● **TASK STATEMENT**: Starting with the first line and ending with the line that holds "to the pip.", repeat the material exactly.

|---|

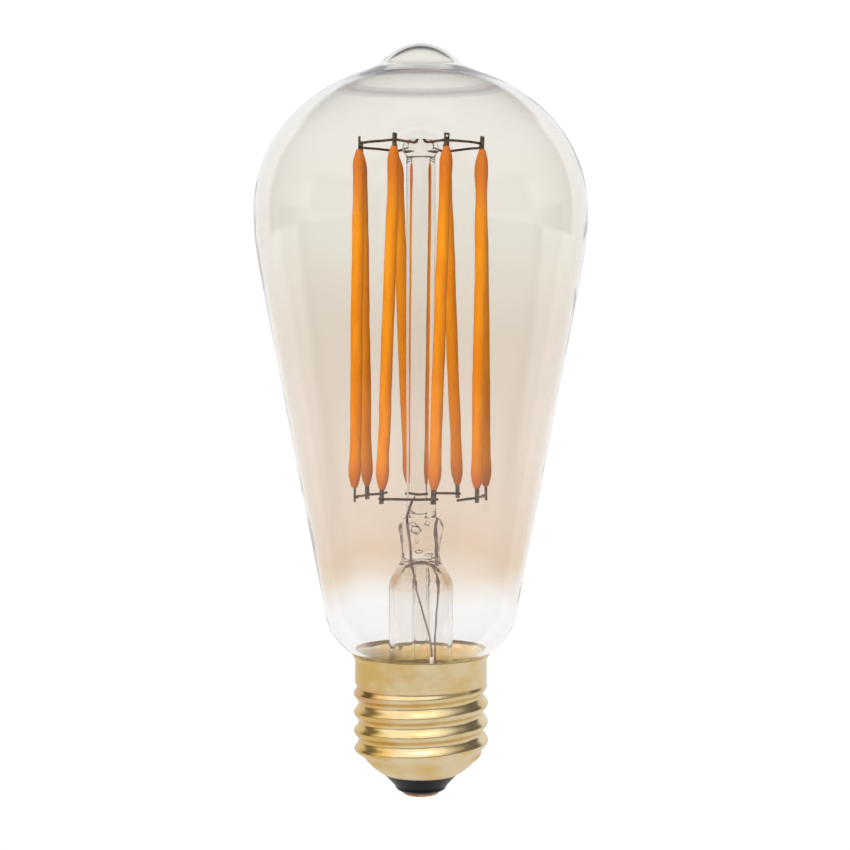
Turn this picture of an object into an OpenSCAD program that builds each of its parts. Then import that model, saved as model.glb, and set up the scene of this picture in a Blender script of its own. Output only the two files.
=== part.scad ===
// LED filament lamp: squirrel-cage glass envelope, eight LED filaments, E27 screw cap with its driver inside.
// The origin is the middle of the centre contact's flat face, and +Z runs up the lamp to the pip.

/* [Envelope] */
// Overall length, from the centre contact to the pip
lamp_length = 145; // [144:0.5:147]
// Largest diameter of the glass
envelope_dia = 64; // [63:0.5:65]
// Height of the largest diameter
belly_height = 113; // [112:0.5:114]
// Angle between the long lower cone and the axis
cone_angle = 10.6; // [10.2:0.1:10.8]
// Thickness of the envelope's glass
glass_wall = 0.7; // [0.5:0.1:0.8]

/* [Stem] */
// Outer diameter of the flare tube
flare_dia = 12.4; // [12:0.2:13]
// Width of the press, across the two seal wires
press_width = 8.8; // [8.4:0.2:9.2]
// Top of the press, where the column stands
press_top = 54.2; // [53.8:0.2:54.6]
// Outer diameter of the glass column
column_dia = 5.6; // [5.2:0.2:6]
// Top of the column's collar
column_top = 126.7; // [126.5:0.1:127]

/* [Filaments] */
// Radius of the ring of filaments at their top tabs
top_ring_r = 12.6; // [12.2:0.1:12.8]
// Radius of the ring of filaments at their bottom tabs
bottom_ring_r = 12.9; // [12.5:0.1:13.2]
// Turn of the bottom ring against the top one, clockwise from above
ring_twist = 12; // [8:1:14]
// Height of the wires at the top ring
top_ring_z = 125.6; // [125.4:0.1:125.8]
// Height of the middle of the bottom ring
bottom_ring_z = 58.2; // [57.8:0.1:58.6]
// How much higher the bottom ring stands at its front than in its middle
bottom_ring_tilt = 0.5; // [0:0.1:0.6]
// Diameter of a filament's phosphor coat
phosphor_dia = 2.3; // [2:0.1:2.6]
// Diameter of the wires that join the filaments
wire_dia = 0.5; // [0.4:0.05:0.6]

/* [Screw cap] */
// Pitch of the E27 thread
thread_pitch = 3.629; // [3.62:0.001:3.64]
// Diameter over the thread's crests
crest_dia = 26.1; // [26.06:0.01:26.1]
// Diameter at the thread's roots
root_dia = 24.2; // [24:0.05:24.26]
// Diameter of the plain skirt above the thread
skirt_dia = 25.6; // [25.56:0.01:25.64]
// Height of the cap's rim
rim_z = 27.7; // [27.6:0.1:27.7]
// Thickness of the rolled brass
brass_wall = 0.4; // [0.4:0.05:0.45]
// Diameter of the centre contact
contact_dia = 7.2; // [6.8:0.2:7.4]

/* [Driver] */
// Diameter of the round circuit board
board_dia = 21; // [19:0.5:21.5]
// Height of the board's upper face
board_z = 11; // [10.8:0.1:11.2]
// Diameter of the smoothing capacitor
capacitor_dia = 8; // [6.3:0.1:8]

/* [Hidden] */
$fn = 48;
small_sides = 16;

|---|

● **EXERCISE OUTPUT**:
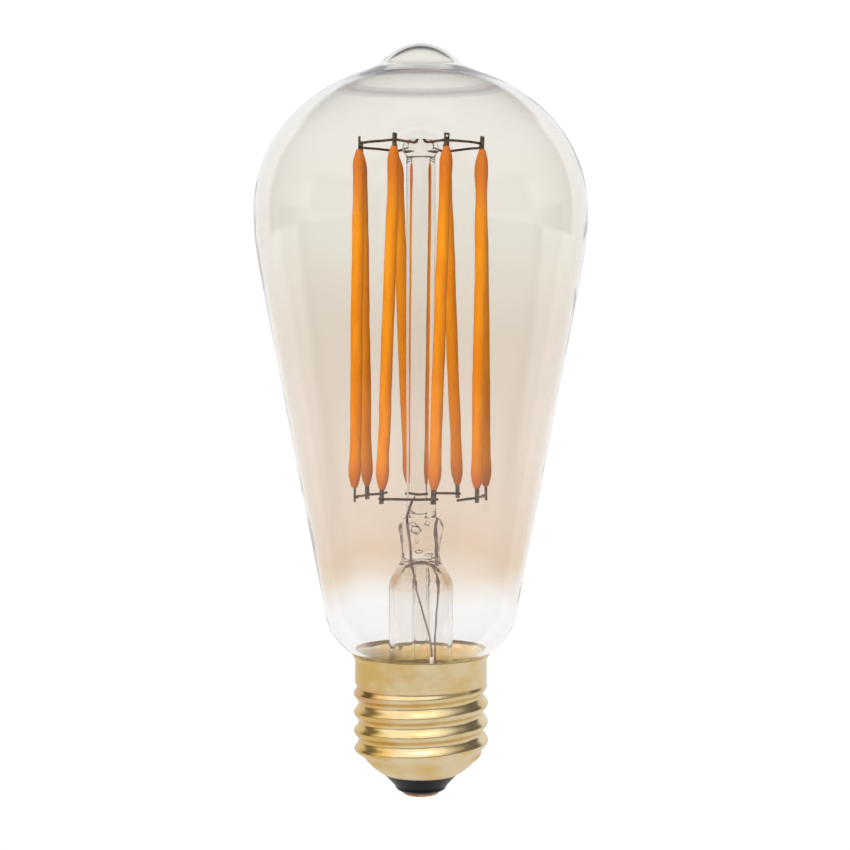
Turn this picture of an object into an OpenSCAD program that builds each of its parts. Then import that model, saved as model.glb, and set up the scene of this picture in a Blender script of its own. Output only the two files.
=== part.scad ===
// LED filament lamp: squirrel-cage glass envelope, eight LED filaments, E27 screw cap with its driver inside.
// The origin is the middle of the centre contact's flat face, and +Z runs up the lamp to the pip.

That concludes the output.